===== Stored rows
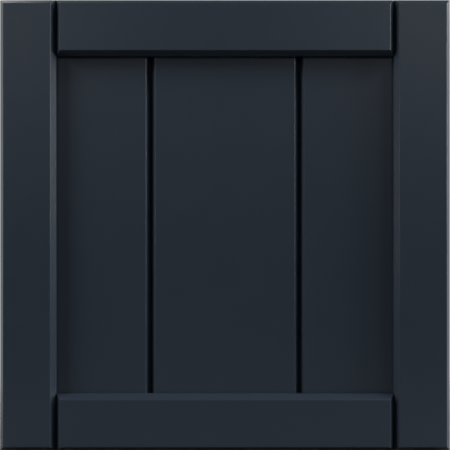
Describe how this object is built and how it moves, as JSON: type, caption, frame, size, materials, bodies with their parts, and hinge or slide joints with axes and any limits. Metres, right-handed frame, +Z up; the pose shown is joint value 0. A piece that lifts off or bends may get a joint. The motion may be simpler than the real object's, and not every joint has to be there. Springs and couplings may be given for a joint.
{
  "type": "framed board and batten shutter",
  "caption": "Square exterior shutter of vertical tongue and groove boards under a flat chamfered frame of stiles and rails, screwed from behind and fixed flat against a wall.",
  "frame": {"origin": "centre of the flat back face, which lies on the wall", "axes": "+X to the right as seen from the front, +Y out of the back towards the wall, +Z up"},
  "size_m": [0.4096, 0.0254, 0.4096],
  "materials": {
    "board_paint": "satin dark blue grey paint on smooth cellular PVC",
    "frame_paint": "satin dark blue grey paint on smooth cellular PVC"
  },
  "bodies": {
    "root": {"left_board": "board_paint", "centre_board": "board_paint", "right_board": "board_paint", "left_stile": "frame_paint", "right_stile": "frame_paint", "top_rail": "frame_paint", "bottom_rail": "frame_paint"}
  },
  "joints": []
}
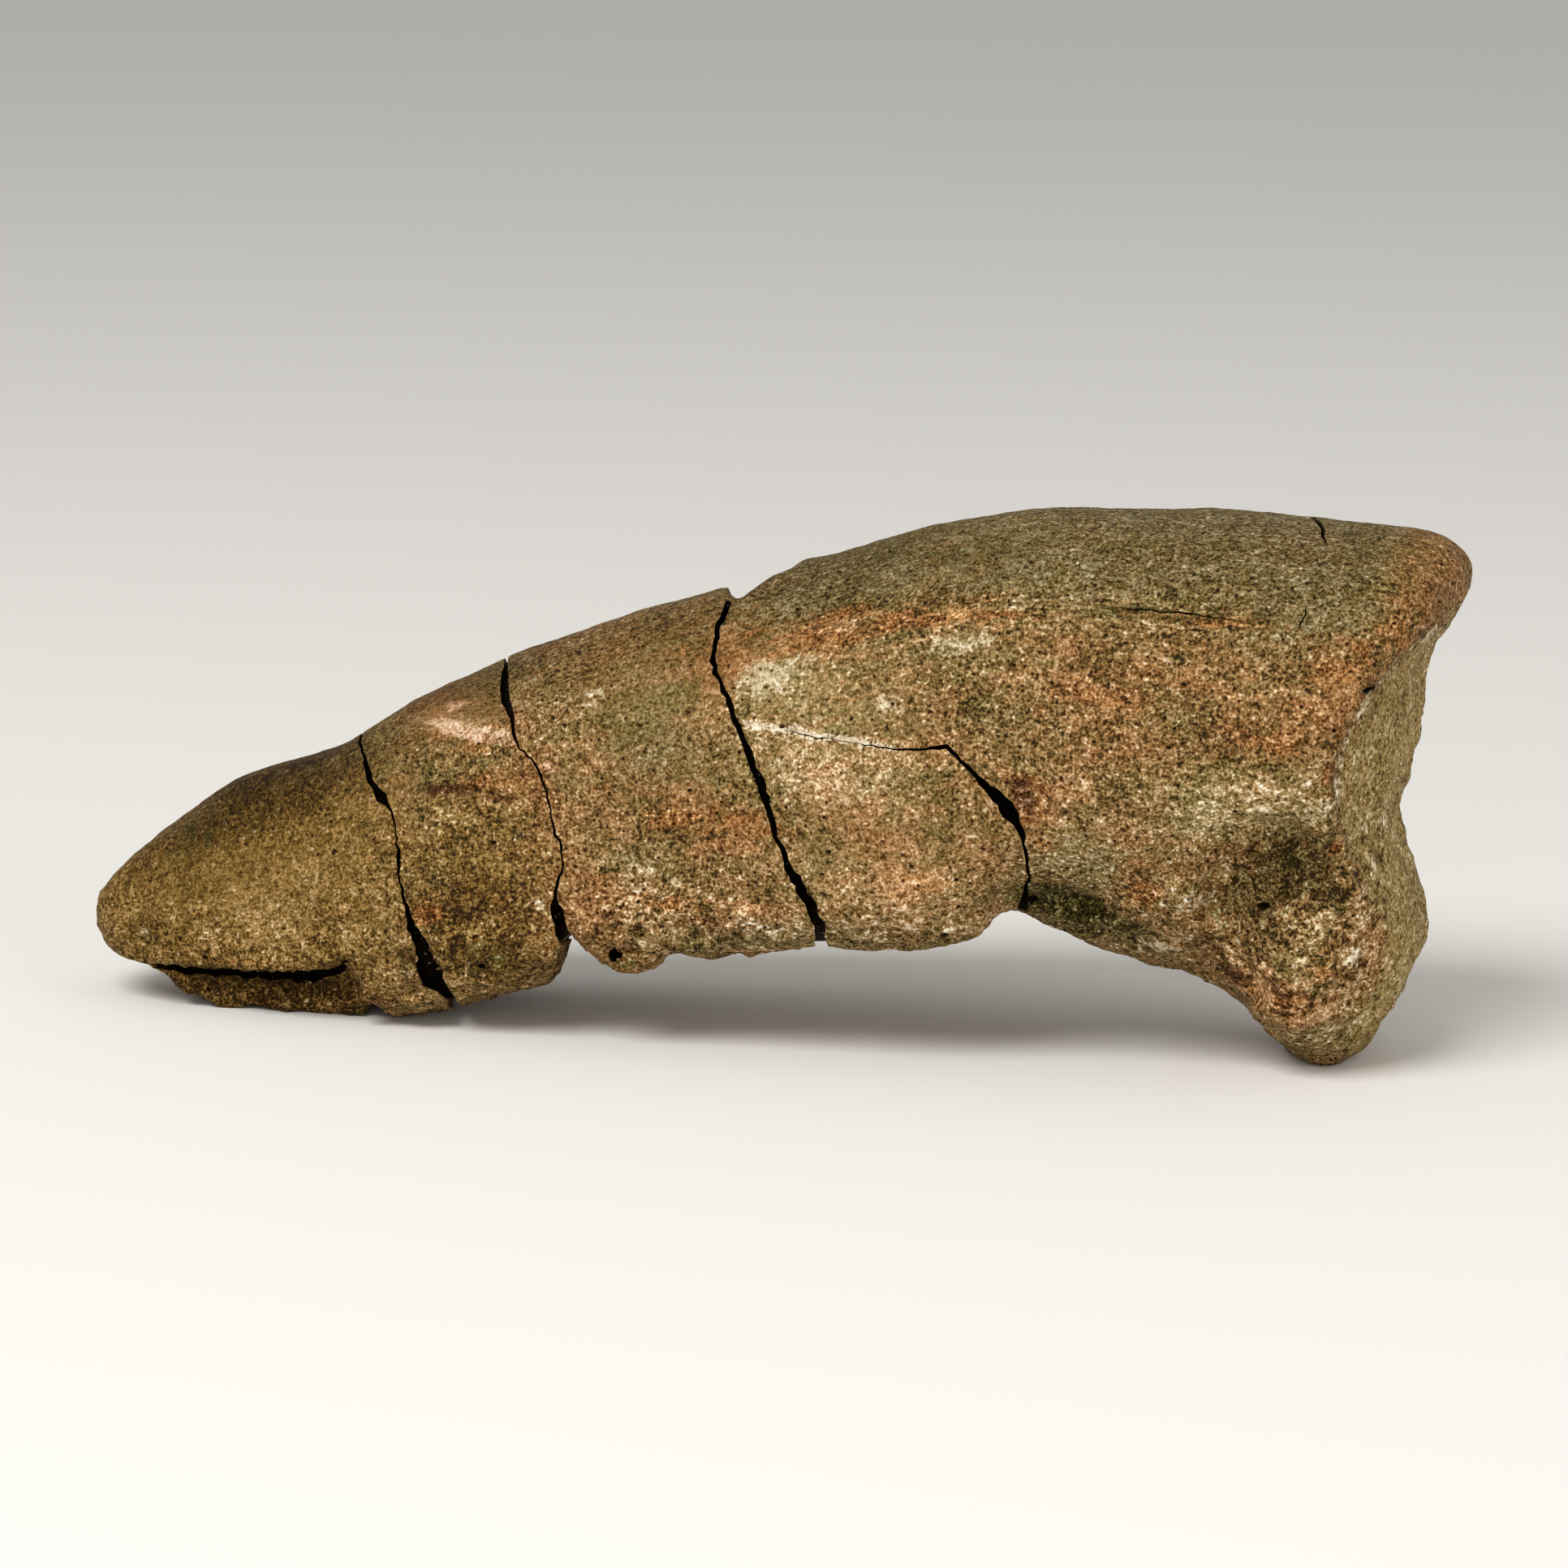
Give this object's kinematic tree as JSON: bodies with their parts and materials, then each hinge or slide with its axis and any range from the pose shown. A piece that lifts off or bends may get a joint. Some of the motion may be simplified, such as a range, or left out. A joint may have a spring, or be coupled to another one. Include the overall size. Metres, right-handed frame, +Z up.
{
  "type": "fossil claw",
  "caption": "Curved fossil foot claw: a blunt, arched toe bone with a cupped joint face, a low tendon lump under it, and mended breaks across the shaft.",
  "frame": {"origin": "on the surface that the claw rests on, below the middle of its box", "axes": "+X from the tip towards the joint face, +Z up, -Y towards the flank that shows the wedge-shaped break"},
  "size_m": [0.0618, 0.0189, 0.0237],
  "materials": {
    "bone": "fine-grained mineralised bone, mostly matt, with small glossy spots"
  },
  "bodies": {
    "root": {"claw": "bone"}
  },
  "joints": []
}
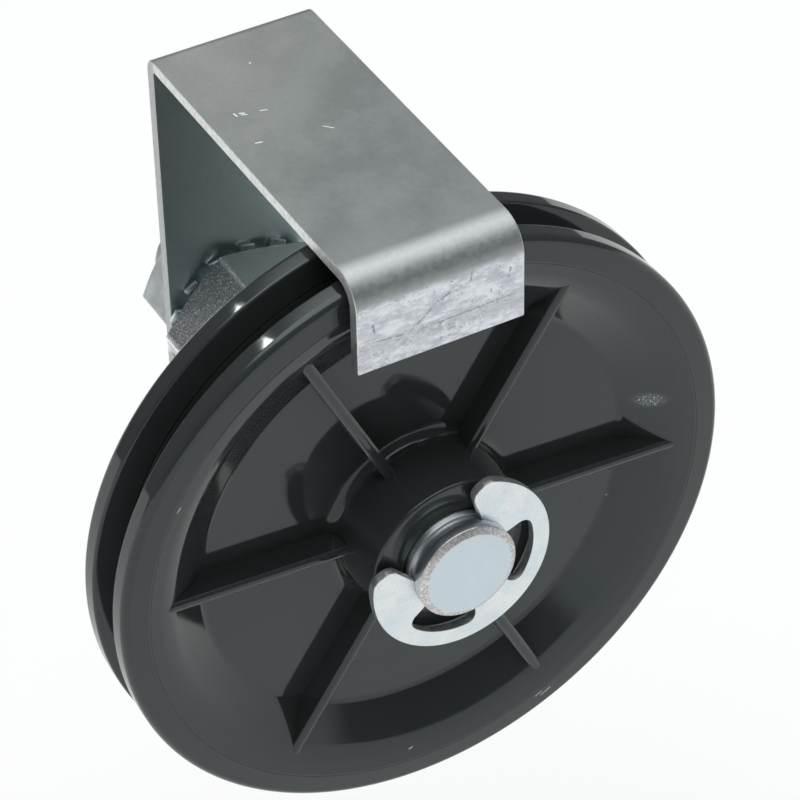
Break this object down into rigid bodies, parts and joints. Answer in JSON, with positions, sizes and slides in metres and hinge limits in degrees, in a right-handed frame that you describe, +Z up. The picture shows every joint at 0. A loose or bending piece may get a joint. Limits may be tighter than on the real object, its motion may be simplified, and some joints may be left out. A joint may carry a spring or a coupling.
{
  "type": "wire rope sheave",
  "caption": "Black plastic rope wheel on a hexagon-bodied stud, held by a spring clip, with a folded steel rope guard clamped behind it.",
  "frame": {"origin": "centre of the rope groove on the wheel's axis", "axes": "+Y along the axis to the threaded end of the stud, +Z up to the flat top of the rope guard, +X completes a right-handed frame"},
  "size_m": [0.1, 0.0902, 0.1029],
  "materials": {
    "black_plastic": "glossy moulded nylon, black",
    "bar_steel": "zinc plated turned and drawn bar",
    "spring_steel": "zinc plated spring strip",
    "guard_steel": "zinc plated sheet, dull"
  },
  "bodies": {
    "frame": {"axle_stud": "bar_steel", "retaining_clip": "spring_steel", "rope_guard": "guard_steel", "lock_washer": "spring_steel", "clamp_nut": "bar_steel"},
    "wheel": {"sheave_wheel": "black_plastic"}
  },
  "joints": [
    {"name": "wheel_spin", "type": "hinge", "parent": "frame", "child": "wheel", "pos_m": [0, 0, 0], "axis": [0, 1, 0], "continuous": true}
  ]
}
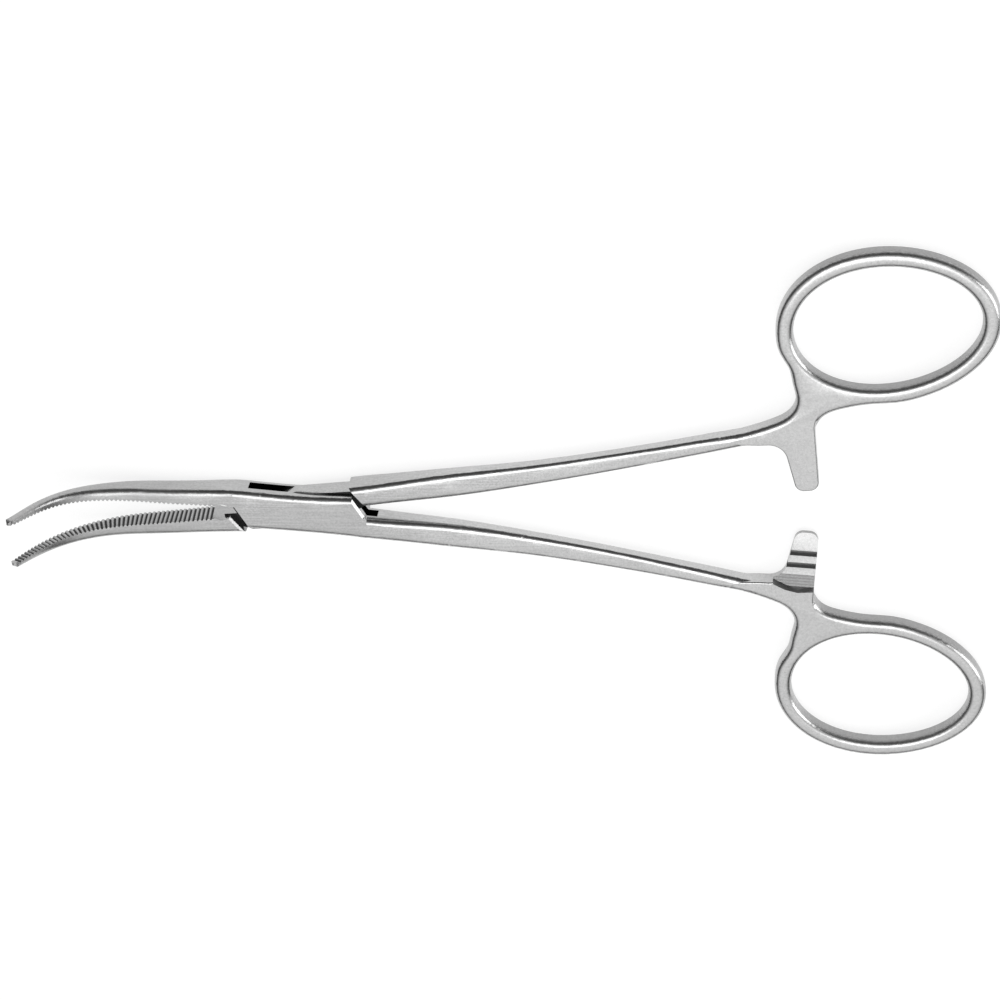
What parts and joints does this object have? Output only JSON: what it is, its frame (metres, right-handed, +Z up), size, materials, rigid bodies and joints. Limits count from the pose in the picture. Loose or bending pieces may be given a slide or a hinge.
==========
**What to do:**
Your task is to repeat the data exactly; please include every line.

**Solution for this problem:**
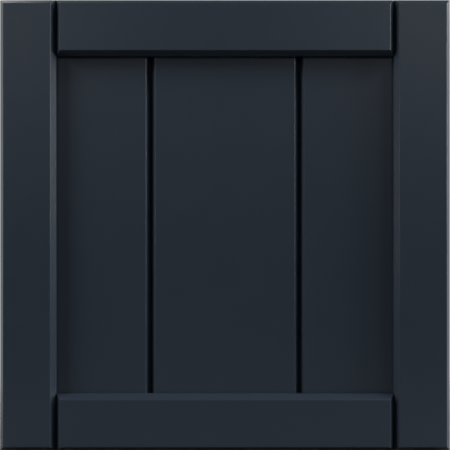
Describe how this object is built and how it moves, as JSON: type, caption, frame, size, materials, bodies with their parts, and hinge or slide joints with axes and any limits. Metres, right-handed frame, +Z up; the pose shown is joint value 0. A piece that lifts off or bends may get a joint. The motion may be simpler than the real object's, and not every joint has to be there. Springs and couplings may be given for a joint.
{
  "type": "framed board and batten shutter",
  "caption": "Square exterior shutter of vertical tongue and groove boards under a flat chamfered frame of stiles and rails, screwed from behind and fixed flat against a wall.",
  "frame": {"origin": "centre of the flat back face, which lies on the wall", "axes": "+X to the right as seen from the front, +Y out of the back towards the wall, +Z up"},
  "size_m": [0.4096, 0.0254, 0.4096],
  "materials": {
    "board_paint": "satin dark blue grey paint on smooth cellular PVC",
    "frame_paint": "satin dark blue grey paint on smooth cellular PVC"
  },
  "bodies": {
    "root": {"left_board": "board_paint", "centre_board": "board_paint", "right_board": "board_paint", "left_stile": "frame_paint", "right_stile": "frame_paint", "top_rail": "frame_paint", "bottom_rail": "frame_paint"}
  },
  "joints": []
}
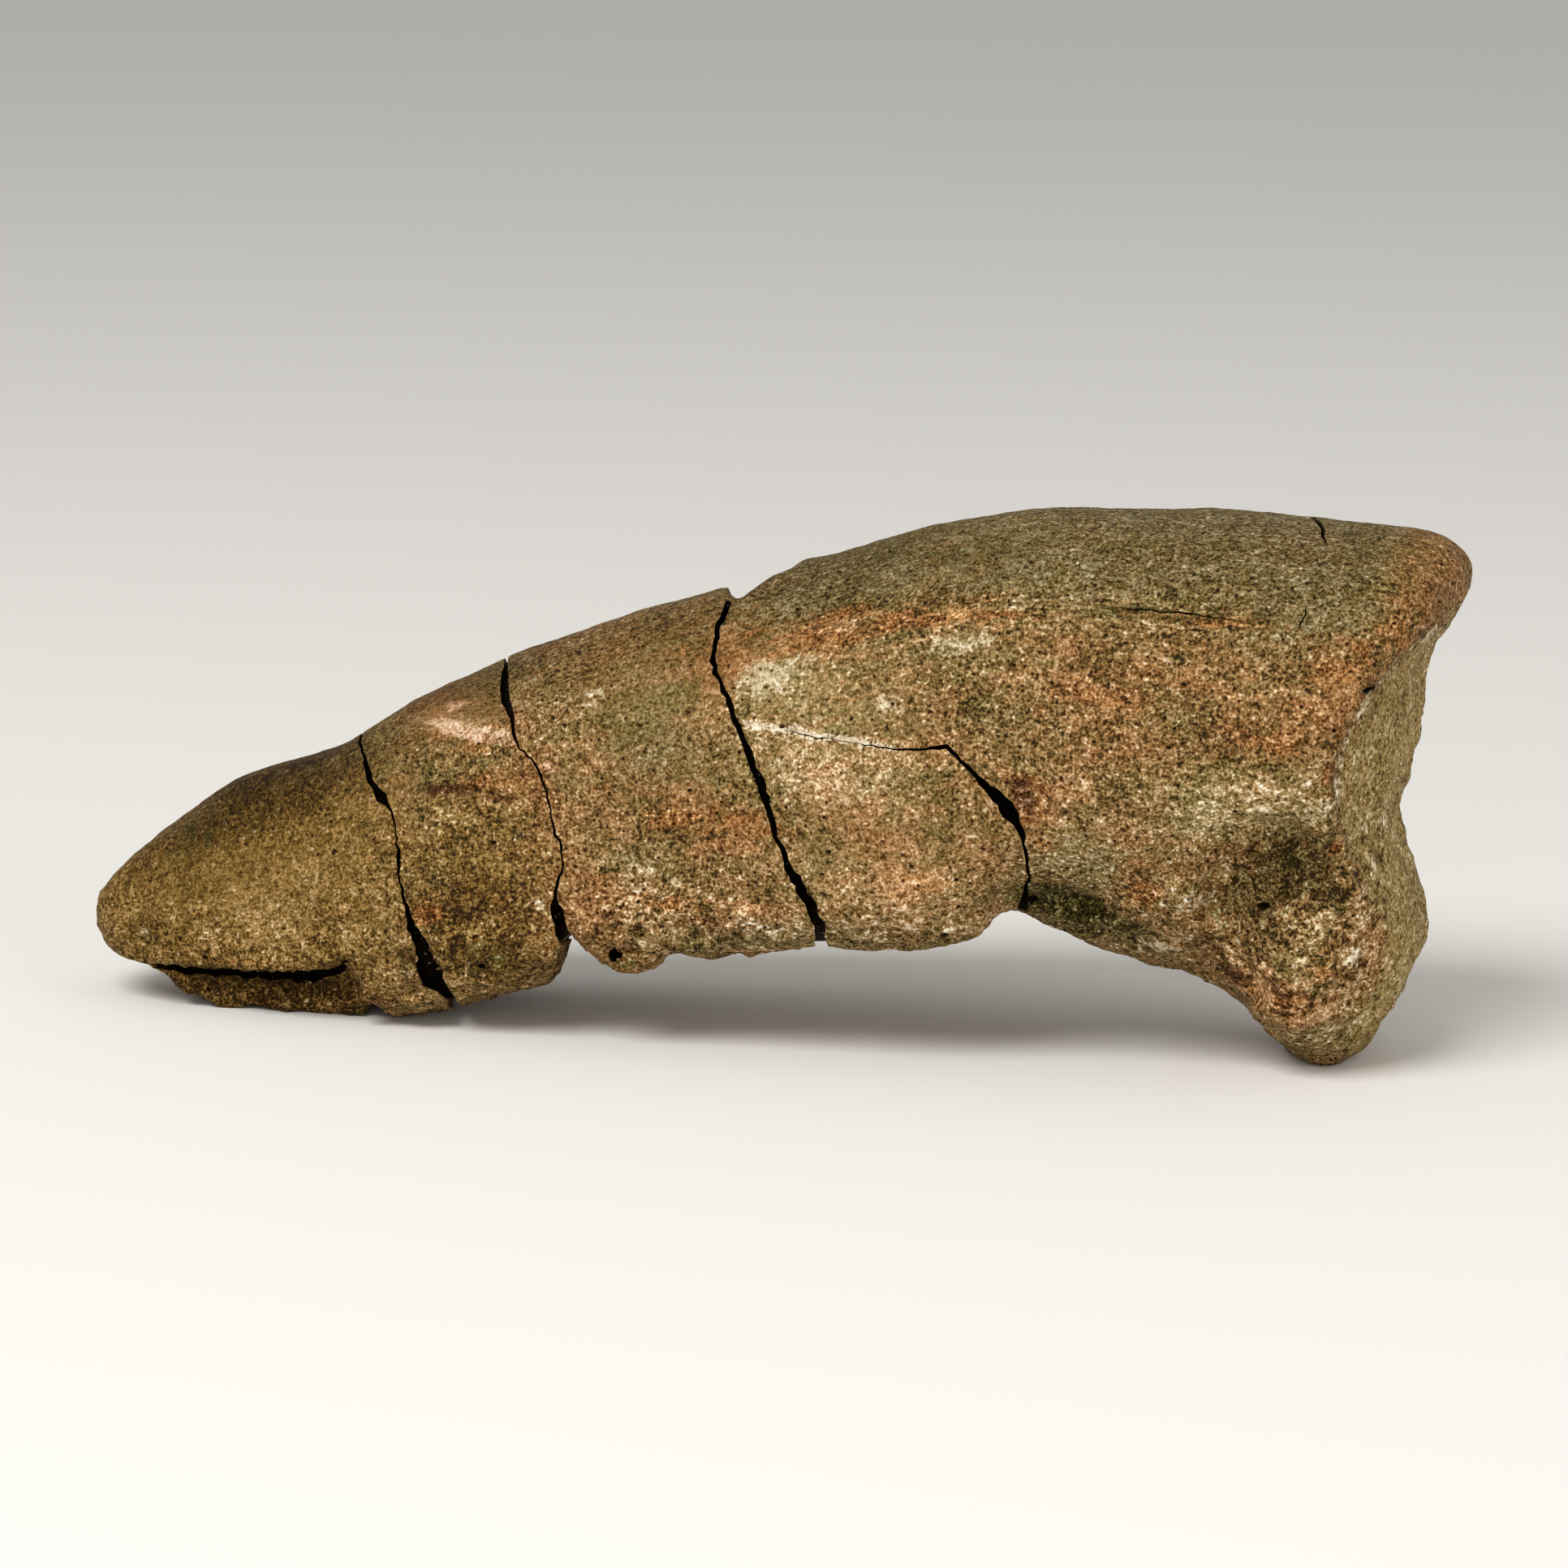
Give this object's kinematic tree as JSON: bodies with their parts and materials, then each hinge or slide with its axis and any range from the pose shown. A piece that lifts off or bends may get a joint. Some of the motion may be simplified, such as a range, or left out. A joint may have a spring, or be coupled to another one. Include the overall size. Metres, right-handed frame, +Z up.
{
  "type": "fossil claw",
  "caption": "Curved fossil foot claw: a blunt, arched toe bone with a cupped joint face, a low tendon lump under it, and mended breaks across the shaft.",
  "frame": {"origin": "on the surface that the claw rests on, below the middle of its box", "axes": "+X from the tip towards the joint face, +Z up, -Y towards the flank that shows the wedge-shaped break"},
  "size_m": [0.0618, 0.0189, 0.0237],
  "materials": {
    "bone": "fine-grained mineralised bone, mostly matt, with small glossy spots"
  },
  "bodies": {
    "root": {"claw": "bone"}
  },
  "joints": []
}
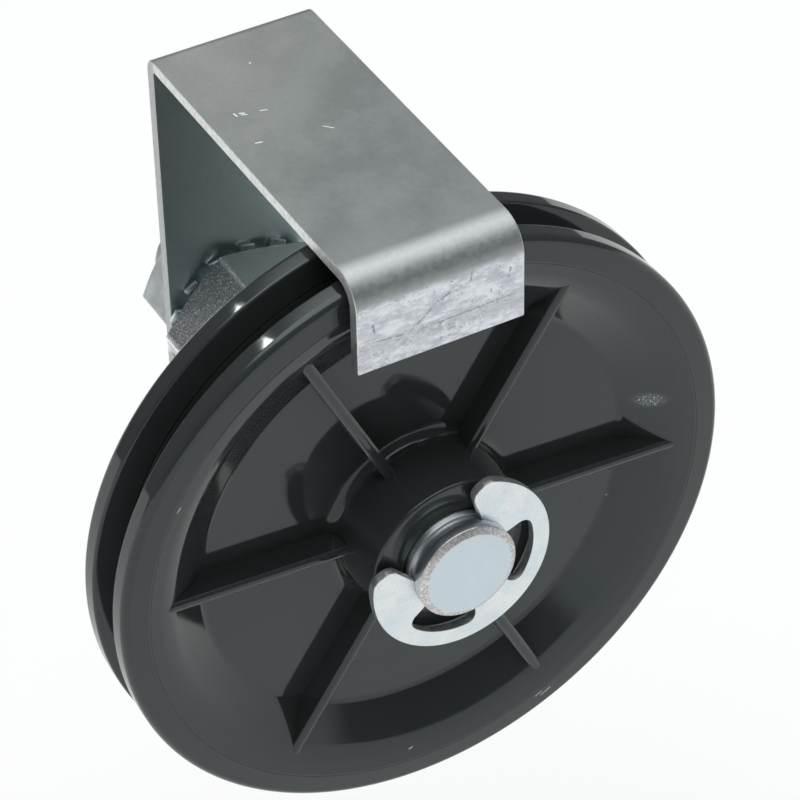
Break this object down into rigid bodies, parts and joints. Answer in JSON, with positions, sizes and slides in metres and hinge limits in degrees, in a right-handed frame that you describe, +Z up. The picture shows every joint at 0. A loose or bending piece may get a joint. Limits may be tighter than on the real object, its motion may be simplified, and some joints may be left out. A joint may carry a spring or a coupling.
{
  "type": "wire rope sheave",
  "caption": "Black plastic rope wheel on a hexagon-bodied stud, held by a spring clip, with a folded steel rope guard clamped behind it.",
  "frame": {"origin": "centre of the rope groove on the wheel's axis", "axes": "+Y along the axis to the threaded end of the stud, +Z up to the flat top of the rope guard, +X completes a right-handed frame"},
  "size_m": [0.1, 0.0902, 0.1029],
  "materials": {
    "black_plastic": "glossy moulded nylon, black",
    "bar_steel": "zinc plated turned and drawn bar",
    "spring_steel": "zinc plated spring strip",
    "guard_steel": "zinc plated sheet, dull"
  },
  "bodies": {
    "frame": {"axle_stud": "bar_steel", "retaining_clip": "spring_steel", "rope_guard": "guard_steel", "lock_washer": "spring_steel", "clamp_nut": "bar_steel"},
    "wheel": {"sheave_wheel": "black_plastic"}
  },
  "joints": [
    {"name": "wheel_spin", "type": "hinge", "parent": "frame", "child": "wheel", "pos_m": [0, 0, 0], "axis": [0, 1, 0], "continuous": true}
  ]
}
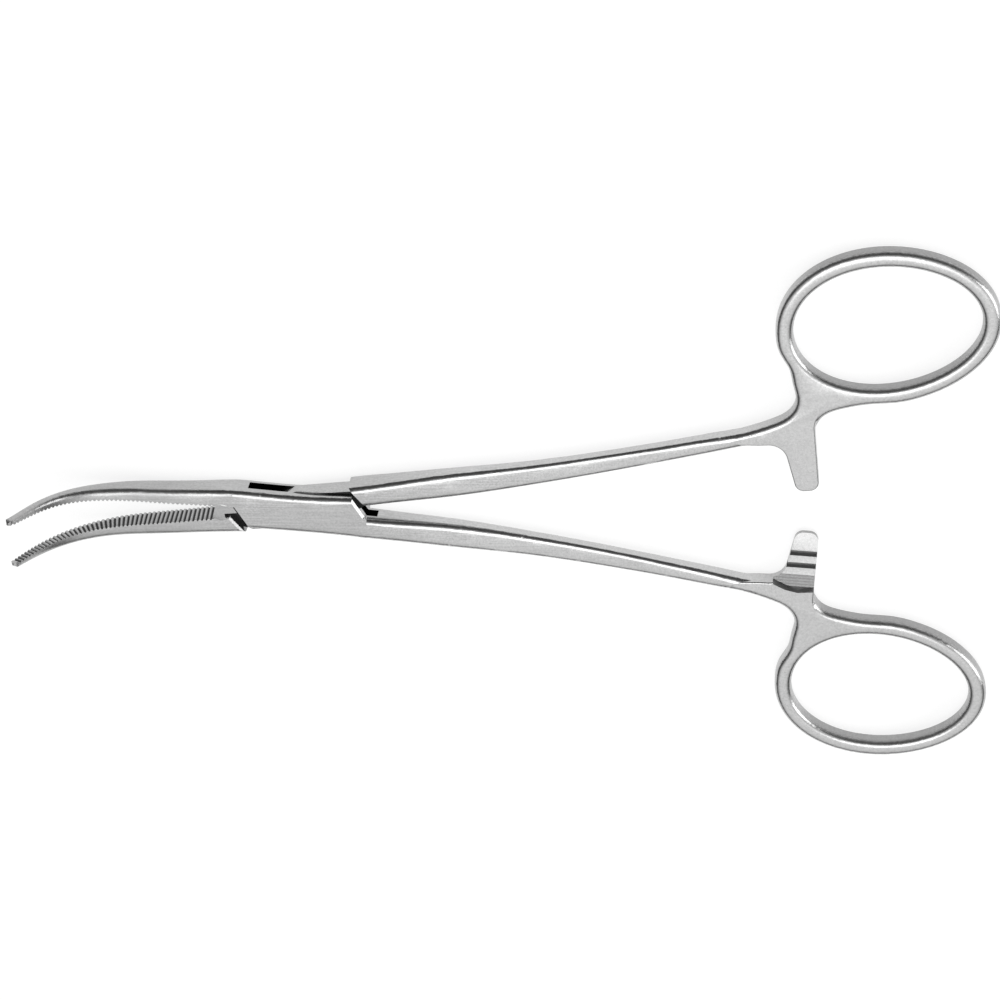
What parts and joints does this object have? Output only JSON: what it is, its frame (metres, right-handed, +Z up), size, materials, rigid bodies and joints. Limits count from the pose in the picture. Loose or bending pieces may be given a slide or a hinge.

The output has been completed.